**Problem**
Set down exactly the lines from the one with "Write part 5" to the one with "floor_reach: float = 9000.0", both included, and no line outside that range.

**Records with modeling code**
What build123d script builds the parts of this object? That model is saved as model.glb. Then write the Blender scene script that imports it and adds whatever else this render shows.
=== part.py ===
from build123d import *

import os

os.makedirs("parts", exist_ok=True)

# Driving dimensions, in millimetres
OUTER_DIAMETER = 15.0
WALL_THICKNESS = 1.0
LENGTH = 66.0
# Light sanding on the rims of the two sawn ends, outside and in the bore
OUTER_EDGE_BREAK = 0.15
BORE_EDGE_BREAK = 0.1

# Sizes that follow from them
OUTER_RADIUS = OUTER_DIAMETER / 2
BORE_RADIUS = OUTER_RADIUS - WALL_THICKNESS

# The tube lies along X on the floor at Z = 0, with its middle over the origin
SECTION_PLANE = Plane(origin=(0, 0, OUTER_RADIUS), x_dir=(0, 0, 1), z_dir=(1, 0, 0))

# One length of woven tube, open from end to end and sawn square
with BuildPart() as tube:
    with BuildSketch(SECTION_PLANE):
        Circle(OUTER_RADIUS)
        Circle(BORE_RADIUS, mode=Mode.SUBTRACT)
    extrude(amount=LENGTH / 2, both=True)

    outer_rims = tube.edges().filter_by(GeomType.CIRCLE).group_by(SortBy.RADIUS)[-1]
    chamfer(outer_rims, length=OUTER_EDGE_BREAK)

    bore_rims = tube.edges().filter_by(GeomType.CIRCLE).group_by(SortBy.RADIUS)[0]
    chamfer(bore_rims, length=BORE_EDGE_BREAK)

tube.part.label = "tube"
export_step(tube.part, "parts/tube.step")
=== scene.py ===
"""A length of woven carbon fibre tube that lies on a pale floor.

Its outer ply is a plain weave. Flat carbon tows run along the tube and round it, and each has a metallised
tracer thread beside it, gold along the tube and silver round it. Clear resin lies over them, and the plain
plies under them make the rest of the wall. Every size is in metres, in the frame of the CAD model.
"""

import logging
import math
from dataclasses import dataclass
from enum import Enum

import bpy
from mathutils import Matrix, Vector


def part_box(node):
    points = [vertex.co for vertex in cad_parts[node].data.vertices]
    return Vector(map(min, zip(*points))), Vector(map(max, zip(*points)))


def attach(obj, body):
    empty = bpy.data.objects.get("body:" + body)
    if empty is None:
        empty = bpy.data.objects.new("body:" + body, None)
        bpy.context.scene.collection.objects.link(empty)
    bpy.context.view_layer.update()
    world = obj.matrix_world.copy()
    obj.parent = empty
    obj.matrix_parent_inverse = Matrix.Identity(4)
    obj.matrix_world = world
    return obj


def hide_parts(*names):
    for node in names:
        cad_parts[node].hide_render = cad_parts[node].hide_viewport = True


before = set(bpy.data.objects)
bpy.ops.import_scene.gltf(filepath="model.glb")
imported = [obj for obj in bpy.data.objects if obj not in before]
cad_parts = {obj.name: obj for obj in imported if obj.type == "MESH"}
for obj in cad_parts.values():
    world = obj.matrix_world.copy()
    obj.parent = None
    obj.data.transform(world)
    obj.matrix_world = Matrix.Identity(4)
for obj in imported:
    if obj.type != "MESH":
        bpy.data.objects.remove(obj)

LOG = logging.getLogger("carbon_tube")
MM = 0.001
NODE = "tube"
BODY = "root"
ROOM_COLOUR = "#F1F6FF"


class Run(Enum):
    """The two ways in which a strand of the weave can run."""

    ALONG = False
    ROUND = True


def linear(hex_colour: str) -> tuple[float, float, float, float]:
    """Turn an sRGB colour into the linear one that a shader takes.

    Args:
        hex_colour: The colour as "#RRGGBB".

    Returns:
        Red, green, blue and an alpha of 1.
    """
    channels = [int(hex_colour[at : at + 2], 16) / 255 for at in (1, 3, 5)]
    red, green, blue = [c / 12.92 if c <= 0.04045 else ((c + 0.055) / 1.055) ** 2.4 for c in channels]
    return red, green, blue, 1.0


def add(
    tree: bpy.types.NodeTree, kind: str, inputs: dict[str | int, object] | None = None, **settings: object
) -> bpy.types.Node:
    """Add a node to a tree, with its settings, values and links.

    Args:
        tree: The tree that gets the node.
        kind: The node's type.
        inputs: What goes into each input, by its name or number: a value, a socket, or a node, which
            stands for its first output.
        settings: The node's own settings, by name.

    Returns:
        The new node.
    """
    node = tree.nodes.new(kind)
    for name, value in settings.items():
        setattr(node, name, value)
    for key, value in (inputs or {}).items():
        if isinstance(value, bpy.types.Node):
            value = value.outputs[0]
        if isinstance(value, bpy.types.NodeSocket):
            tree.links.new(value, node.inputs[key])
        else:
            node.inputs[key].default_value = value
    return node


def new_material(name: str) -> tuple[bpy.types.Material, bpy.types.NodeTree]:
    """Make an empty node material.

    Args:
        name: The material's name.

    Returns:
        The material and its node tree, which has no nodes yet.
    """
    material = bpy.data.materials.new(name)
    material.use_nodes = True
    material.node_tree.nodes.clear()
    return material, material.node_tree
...
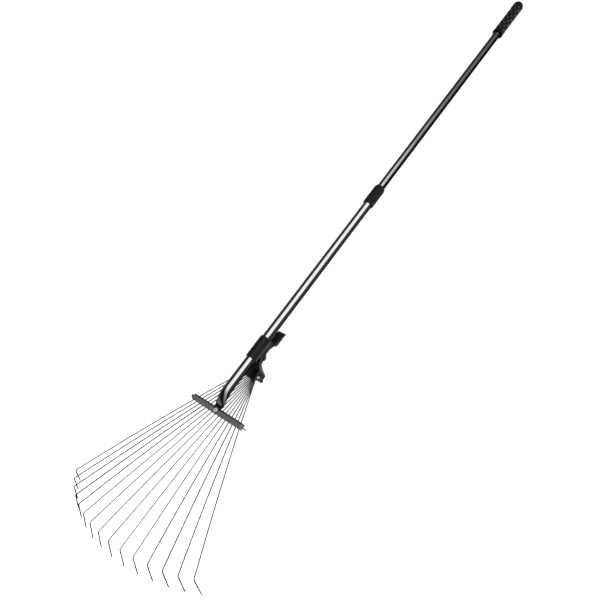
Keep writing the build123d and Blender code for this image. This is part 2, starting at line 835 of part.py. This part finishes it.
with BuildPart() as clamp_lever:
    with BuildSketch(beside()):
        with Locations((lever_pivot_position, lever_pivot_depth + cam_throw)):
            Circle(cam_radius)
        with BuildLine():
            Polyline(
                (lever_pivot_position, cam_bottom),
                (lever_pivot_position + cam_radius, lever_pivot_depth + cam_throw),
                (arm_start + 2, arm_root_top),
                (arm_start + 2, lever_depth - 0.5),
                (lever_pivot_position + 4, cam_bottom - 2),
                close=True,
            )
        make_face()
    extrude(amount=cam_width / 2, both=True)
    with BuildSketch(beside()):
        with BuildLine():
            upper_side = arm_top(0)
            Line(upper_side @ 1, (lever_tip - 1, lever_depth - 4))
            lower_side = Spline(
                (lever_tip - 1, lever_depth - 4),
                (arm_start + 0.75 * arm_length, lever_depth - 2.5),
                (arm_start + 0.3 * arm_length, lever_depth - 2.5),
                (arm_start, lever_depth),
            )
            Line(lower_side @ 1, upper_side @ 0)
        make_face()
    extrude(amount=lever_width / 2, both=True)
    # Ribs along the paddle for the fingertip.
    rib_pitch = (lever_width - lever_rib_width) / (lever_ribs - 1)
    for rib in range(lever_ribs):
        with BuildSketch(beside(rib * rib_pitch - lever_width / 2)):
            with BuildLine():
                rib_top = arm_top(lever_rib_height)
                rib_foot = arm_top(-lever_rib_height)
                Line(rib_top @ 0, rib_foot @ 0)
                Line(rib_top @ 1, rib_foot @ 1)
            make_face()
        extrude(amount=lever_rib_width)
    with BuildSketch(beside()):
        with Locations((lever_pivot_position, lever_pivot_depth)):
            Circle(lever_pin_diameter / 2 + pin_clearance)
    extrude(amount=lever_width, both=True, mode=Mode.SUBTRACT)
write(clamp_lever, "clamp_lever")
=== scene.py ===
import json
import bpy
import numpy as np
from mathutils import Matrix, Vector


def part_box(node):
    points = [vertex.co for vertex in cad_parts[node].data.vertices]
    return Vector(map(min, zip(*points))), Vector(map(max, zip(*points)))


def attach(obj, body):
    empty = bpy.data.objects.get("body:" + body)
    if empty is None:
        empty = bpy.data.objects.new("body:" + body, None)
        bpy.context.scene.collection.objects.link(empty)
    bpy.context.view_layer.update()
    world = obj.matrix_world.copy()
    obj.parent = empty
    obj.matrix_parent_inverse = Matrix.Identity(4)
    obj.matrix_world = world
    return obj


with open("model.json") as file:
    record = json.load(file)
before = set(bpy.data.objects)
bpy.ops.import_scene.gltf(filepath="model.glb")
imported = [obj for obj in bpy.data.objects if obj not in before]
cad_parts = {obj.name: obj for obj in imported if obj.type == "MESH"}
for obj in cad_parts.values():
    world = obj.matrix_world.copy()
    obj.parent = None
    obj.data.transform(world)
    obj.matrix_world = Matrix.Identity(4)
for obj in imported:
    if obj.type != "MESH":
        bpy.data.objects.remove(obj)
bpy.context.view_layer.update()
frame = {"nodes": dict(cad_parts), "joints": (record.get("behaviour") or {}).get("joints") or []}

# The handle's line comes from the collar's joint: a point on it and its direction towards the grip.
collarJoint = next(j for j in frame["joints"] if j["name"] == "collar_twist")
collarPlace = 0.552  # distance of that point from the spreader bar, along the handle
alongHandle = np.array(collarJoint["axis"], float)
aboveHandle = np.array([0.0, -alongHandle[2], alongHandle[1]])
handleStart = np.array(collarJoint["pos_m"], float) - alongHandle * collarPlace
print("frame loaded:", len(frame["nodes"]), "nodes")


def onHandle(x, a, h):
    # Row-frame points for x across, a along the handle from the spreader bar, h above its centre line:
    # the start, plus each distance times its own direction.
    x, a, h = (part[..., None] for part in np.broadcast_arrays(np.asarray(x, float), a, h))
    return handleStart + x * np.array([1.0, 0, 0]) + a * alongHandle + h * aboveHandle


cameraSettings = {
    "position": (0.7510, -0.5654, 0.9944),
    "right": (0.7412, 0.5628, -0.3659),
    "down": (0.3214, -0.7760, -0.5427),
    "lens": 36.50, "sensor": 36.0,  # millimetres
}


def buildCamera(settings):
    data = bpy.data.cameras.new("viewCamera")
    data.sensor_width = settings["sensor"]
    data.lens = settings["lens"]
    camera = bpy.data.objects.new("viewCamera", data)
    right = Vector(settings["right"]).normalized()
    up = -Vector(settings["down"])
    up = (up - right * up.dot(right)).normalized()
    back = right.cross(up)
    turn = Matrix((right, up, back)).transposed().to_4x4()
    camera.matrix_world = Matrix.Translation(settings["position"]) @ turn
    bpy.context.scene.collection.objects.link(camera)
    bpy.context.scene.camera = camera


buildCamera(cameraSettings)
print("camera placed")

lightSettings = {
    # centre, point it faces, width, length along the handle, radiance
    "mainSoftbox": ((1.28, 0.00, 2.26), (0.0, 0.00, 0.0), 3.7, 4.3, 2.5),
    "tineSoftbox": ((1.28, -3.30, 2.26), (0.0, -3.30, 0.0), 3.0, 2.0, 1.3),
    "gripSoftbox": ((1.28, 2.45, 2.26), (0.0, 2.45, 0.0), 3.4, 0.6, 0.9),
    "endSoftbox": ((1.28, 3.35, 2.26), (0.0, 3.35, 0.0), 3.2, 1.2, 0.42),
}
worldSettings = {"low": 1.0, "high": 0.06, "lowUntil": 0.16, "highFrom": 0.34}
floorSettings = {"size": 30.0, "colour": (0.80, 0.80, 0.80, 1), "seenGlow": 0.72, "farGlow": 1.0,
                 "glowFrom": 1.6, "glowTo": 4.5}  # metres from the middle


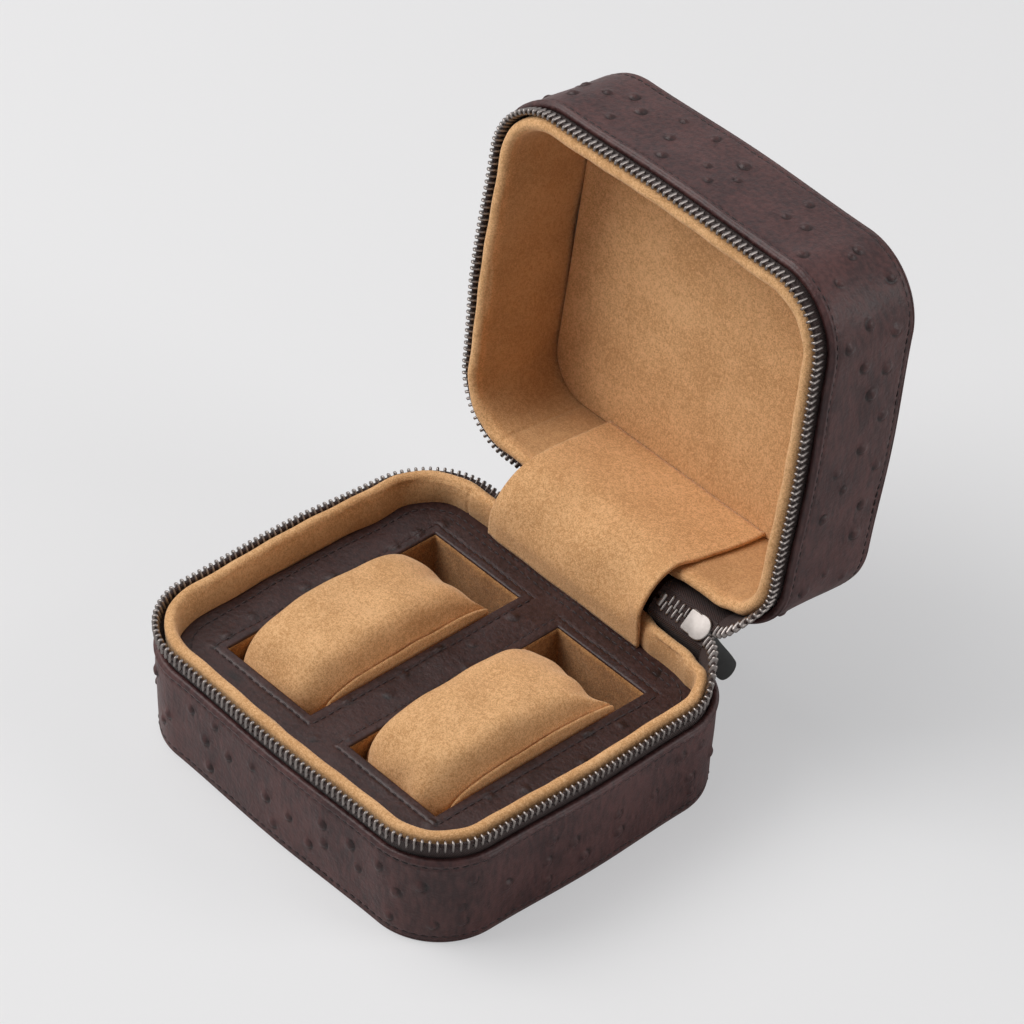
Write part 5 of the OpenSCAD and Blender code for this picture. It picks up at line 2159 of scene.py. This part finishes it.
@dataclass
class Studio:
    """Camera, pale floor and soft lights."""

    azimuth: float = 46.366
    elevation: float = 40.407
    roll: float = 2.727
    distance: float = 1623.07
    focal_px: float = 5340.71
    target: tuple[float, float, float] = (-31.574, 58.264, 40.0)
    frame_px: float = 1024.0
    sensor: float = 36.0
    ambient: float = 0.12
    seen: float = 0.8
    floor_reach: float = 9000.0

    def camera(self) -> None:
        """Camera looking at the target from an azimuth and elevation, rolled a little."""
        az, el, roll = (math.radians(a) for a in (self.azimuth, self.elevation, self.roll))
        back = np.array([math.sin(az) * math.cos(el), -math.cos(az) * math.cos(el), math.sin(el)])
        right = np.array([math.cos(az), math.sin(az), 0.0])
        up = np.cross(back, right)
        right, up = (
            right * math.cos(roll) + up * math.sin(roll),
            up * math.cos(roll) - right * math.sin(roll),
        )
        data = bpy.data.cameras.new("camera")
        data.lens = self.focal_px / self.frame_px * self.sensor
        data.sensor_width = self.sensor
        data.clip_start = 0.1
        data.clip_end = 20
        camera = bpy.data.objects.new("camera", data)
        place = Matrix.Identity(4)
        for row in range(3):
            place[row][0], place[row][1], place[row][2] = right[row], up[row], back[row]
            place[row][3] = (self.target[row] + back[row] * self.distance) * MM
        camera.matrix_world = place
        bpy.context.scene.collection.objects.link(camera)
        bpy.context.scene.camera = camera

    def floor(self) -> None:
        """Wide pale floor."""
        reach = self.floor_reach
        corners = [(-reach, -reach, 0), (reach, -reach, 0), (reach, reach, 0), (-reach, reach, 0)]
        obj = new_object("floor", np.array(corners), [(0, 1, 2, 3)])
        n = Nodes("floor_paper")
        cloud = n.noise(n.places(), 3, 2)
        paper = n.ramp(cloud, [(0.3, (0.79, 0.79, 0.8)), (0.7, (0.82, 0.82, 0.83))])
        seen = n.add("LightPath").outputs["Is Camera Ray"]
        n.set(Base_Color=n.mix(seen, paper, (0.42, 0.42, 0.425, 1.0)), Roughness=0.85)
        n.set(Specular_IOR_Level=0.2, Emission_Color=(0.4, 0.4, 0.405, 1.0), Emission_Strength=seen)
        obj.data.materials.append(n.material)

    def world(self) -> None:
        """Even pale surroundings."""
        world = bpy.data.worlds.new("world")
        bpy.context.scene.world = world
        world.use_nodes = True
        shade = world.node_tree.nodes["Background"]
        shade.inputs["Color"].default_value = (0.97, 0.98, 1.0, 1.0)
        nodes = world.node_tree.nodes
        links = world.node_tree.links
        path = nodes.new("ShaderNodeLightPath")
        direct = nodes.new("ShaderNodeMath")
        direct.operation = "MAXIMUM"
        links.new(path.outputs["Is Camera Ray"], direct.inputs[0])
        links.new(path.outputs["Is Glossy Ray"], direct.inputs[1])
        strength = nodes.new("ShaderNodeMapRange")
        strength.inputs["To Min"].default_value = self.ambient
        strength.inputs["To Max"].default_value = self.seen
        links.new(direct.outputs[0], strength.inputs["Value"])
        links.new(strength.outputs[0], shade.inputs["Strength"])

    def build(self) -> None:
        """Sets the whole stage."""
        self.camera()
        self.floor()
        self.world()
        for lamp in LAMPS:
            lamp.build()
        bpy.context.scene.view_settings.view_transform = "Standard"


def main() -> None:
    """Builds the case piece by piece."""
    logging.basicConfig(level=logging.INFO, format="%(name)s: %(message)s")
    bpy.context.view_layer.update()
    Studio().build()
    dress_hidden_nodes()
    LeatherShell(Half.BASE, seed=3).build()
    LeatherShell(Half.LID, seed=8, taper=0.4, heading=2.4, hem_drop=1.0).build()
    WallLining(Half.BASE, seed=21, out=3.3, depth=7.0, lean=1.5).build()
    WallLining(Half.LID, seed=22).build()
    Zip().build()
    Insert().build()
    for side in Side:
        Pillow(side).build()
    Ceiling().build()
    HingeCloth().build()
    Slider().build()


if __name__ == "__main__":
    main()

**The answer**
Write part 5 of the OpenSCAD and Blender code for this picture. It picks up at line 2159 of scene.py. This part finishes it.
@dataclass
class Studio:
    """Camera, pale floor and soft lights."""

    azimuth: float = 46.366
    elevation: float = 40.407
    roll: float = 2.727
    distance: float = 1623.07
    focal_px: float = 5340.71
    target: tuple[float, float, float] = (-31.574, 58.264, 40.0)
    frame_px: float = 1024.0
    sensor: float = 36.0
    ambient: float = 0.12
    seen: float = 0.8
    floor_reach: float = 9000.0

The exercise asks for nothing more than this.